MacIan gave her a silly, one-eyed once-over. Her hair was dyed a fiery red and she had extraordinarily penetrating eyes, which she credited to being part Akwesasne Mohawk. “Or I thirty years older,” he offered.

She flicked a wrist at him. “I already got that deal, but who knows? I could trade up, if he ran off with the upstairs maid.” They both laughed, which sealed the deal on their relationship for Cassandra. “Someday you’re gonna be thirty years older and you should hope to have someone like me around to wipe your ass.”

MacIan started off toward his corner. “Live in hope . . .”

“. . . die in despair, sweetheart.”

MacIan walked through the eerily silent squad room, wondering how things worked here. He and three much older Troopers were the only police for approximately six percent of the entire state. Luckily, there were few people living in these inhospitable mountains. In areas like this, the Peregrine made all the difference. It was not the number of bad guys that made policing difficult here, it was the distances. And crime had become somewhat scarce, at least the kind of crime people wouldn’t put up with.

The three older Troopers observed MacIan as he went to his cubicle, distancing themselves with lukewarm nods.

With only four Troopers to occupy the enormous squad room, everyone got a corner office marked out by eye-level dividers the same grey-blue as the old Trooper uniforms. MacIan entered his cubicle, pulling off his topcoat and tossing it across a chair. It blended into the decor.

He tossed the dead man’s wallet onto his desk, plopped down, and prodded its various pockets and hiding places. He took the driver’s license out of its see-through sleeve and inspected it. “Arthur Gager,” he mused, fanning out several credit cards like a poker hand. “Arthur Gager, Arthur Gager, Arthur Gager. Must be Arthur Gager.”

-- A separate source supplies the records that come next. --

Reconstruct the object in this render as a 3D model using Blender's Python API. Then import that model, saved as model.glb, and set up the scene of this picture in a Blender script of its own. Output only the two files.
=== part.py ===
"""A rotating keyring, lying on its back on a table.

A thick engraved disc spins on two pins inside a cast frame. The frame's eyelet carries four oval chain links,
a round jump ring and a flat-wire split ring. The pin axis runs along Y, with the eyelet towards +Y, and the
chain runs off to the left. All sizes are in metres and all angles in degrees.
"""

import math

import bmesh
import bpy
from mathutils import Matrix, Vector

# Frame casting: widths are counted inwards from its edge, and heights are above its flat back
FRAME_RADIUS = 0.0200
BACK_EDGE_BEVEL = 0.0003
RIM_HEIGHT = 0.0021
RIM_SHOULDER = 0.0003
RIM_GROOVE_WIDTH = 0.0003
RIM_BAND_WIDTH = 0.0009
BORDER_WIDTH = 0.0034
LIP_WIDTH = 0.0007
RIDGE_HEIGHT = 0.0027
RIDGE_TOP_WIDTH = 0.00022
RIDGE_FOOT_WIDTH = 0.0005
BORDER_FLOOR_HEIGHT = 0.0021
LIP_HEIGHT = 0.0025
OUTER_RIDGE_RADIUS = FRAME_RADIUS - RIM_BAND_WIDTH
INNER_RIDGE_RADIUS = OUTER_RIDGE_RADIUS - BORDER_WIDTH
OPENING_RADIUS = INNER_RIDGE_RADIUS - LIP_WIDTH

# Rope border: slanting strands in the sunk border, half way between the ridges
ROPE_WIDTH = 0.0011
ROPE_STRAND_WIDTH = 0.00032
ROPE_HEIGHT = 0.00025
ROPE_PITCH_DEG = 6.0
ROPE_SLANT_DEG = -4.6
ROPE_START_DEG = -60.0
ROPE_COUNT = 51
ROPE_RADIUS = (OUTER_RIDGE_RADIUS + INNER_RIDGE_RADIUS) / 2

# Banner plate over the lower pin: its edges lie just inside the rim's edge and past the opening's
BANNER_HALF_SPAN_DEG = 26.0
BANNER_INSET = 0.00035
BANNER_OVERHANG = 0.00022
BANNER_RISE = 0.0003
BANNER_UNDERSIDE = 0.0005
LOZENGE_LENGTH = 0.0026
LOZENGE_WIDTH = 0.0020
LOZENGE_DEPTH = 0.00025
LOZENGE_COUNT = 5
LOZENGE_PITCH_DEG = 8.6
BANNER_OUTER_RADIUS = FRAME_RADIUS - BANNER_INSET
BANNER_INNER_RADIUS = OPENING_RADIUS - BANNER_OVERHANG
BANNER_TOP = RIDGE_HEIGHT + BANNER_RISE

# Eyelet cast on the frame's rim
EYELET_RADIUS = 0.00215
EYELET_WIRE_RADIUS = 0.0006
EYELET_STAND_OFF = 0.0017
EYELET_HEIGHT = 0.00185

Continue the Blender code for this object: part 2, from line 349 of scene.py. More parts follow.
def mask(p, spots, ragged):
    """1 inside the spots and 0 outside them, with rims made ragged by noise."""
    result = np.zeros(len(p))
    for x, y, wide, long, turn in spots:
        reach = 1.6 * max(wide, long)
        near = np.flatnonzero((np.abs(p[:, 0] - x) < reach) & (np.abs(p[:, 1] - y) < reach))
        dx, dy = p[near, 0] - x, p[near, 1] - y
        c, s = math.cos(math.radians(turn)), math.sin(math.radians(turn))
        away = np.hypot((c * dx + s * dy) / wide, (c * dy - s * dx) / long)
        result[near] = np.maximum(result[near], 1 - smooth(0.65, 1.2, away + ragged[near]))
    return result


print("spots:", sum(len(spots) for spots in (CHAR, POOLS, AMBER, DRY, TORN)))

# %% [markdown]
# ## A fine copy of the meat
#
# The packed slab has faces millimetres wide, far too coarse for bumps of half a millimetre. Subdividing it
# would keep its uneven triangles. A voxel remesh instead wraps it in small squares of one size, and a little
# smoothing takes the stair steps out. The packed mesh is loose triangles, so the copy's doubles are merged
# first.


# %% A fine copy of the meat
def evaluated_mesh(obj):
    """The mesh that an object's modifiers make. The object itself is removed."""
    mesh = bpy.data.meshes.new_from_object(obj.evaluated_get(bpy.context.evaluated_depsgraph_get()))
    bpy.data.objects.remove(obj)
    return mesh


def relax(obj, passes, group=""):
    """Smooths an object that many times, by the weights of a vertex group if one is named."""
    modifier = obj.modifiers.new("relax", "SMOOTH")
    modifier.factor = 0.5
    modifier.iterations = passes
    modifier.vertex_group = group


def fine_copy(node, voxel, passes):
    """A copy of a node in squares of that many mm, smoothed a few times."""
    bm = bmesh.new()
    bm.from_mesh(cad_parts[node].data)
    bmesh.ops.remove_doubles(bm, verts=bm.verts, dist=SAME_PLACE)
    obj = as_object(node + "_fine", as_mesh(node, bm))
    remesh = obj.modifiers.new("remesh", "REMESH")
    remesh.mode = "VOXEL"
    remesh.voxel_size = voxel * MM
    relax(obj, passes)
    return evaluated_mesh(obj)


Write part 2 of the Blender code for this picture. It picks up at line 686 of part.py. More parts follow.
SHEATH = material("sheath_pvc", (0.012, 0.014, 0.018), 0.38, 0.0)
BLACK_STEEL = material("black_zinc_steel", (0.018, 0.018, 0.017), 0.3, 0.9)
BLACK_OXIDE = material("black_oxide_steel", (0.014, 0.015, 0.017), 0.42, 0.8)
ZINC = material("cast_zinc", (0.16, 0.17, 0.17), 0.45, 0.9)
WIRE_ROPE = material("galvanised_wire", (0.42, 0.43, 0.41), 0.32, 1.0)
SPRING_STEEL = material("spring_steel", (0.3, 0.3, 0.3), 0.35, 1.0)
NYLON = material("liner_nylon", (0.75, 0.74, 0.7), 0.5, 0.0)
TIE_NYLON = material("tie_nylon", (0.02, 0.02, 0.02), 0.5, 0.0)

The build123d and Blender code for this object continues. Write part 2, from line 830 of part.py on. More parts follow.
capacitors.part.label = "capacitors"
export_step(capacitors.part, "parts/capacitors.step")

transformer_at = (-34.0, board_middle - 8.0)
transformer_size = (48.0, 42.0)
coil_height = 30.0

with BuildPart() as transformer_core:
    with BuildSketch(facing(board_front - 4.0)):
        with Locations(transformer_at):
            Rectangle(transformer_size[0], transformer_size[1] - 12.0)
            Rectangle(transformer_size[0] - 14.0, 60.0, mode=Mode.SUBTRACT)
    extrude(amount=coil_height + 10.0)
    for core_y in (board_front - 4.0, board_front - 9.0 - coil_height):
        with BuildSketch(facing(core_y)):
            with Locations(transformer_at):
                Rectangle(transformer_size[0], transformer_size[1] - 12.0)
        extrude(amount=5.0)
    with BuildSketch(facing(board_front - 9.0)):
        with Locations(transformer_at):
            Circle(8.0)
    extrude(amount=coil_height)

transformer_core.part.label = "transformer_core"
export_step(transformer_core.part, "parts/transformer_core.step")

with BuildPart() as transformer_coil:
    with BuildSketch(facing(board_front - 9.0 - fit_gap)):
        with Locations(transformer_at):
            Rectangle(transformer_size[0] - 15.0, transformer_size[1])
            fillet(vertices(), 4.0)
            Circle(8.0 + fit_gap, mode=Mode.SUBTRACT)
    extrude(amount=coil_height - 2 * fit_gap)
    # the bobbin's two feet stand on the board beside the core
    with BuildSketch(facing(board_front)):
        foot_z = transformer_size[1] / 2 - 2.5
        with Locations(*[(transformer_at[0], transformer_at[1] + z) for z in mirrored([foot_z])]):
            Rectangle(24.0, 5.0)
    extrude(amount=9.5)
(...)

The dead man’s name was the only thing on these. Those who could afford driver’s licenses and credit cards were often the focus of kidnappers. Privacy laws prevented anyone from disclosing the addresses of the — protected class. Arthur was obviously one of them. MacIan picked up the desk phone and pressed the first button.

Cassandra’s voice came back, crackling clear. “You’ve got to stop calling me here.”

“I have this guy’s credit cards. Can I find out where he lives?”

“You can’t,” she said, “but ya never know about these things. What’s the name?”

MacIan gave her what he had and they hung up. He picked up the wallet again. It was obviously expensive. Fairly new. Made of indestructible rip-stop nylon, trimmed in genuine alligator, polished to a deep, oxblood-red, and hand-worked tightly enough to take some wear and tear. It had lots of room and hidden compartments.

The speaker phone crackled. “Arthur Gager, 7301 Farragut Place, Guttenburg, New Jersey,” she said. “You didn’t hear that from me.”

He smiled ear to ear.

* * *

M
acIan’s Peregrine rocketed
out of Bedford Barracks into the eastern sky. He leveled off, and said, “7301 Farragut Place, Guttenburg, New Jersey.” A heads-up display splashed across the wind-dome. He’d never heard of Guttenburg, NJ and now knew why. It sat on a magnificent, white limestone bluff straight across the Hudson River from Manhattan’s Upper West Side, where Lincoln Center used to be. He flew out of the mountains, across the Susquehanna Valley, over a series of foothills, and there it was, the New York skyline. It was far more impressive than Arthur’s fancy wallet and looked even more expensive. As he got closer, dashboard alarms sounded. He was being tracked.